Social and Information Networks,Artificial Intelligence,Machine Learning
What problem does this paper attempt to address?
The problem that this paper attempts to solve is how to infer the structure of hidden social networks from data collected based on Respondent - Driven Sampling (RDS). Specifically, researchers are faced with how to reconstruct the potential connections among participants in the recruitment process in incomplete social network data, which usually lack specific identity information for privacy protection reasons. By proposing a flexible stochastic model to describe the RDS recruitment process on a partially - observed network structure and deriving the likelihood of the observed time series, the paper aims to provide a method that can use existing recruitment time series, the degrees of participants (i.e., the number of people they know), coupon information, and who recruited whom, etc., to estimate unknown parameters and the underlying social network structure.
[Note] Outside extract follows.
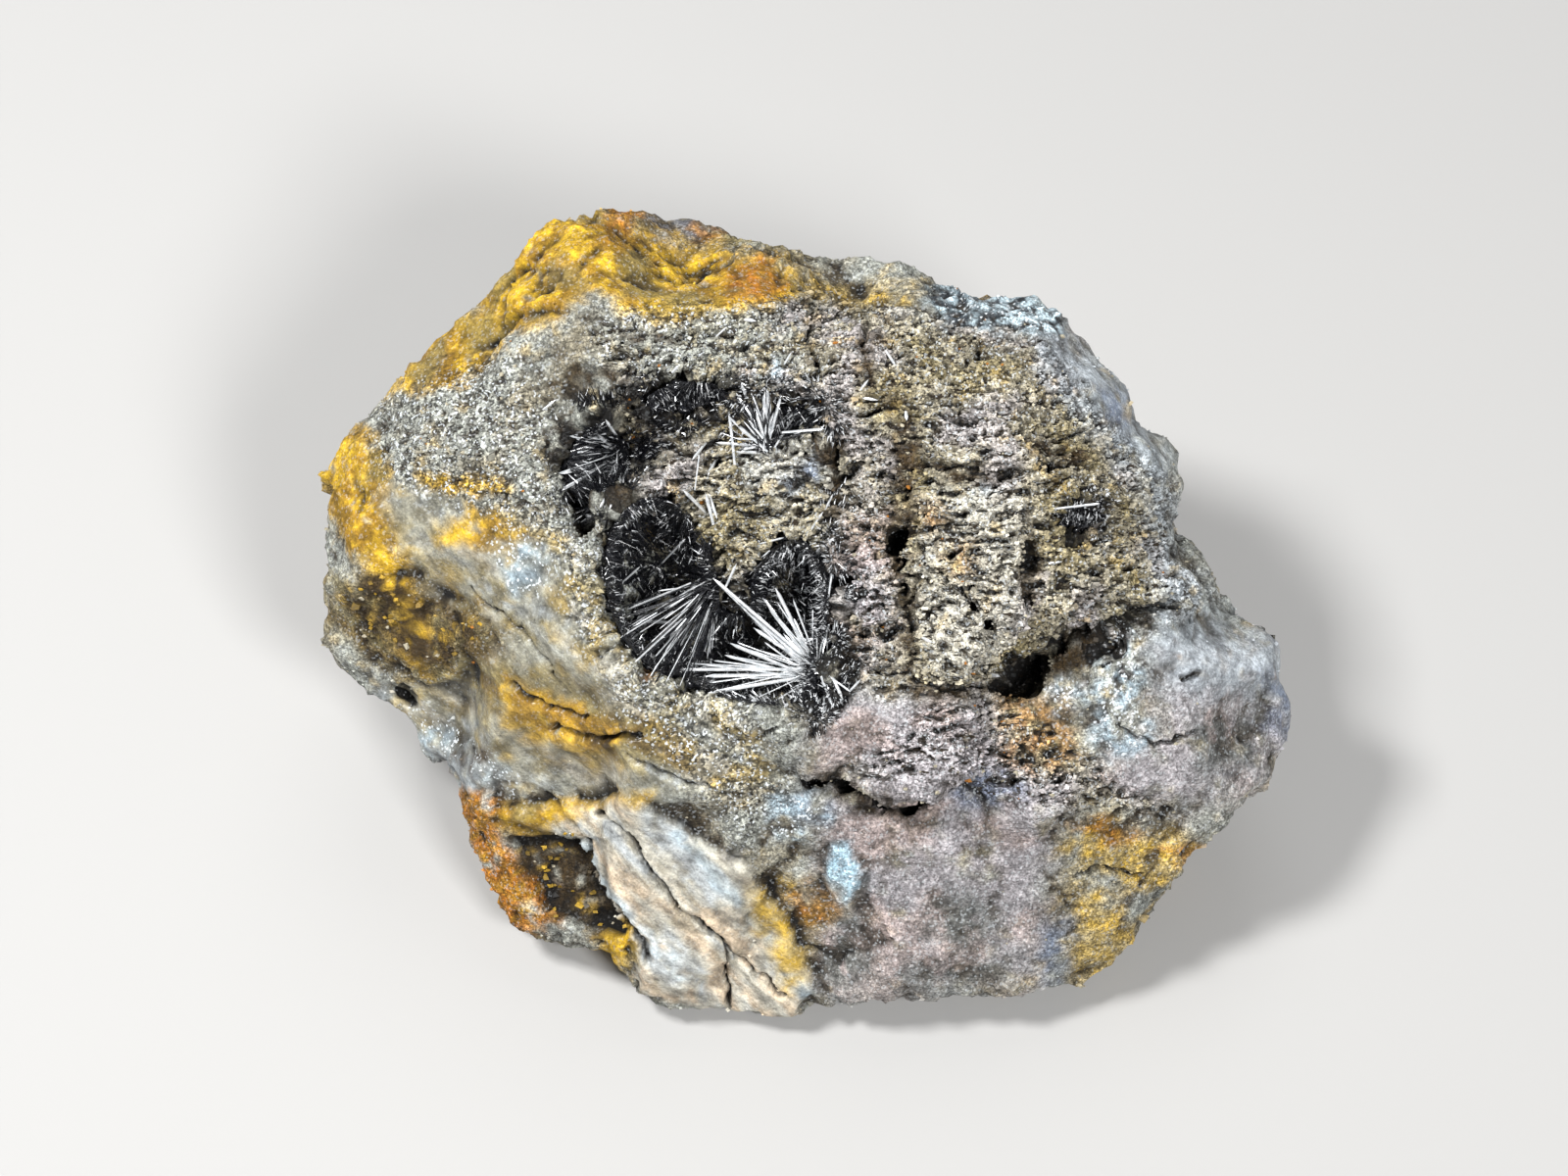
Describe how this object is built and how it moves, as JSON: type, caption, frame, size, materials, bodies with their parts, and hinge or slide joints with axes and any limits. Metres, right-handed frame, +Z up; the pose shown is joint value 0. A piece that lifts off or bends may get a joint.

To achieve this goal, the authors propose an efficient stochastic optimization algorithm named RENDER (REspoNdent - Driven nEtwork Reconstruction), which can find the network structure that best explains the collected data. The paper also verifies the accuracy and reconstruction performance of the RENDER algorithm through a series of experiments on synthetic and real data. In particular, the authors apply the RENDER algorithm to reconstruct the social network in an RDS study of injecting drug users in St. Petersburg, Russia. Overall, the core problem of this paper is to develop an effective method that can recover the social network structure within hidden social groups from RDS data while respecting privacy, which is of great significance for epidemiological and social science research.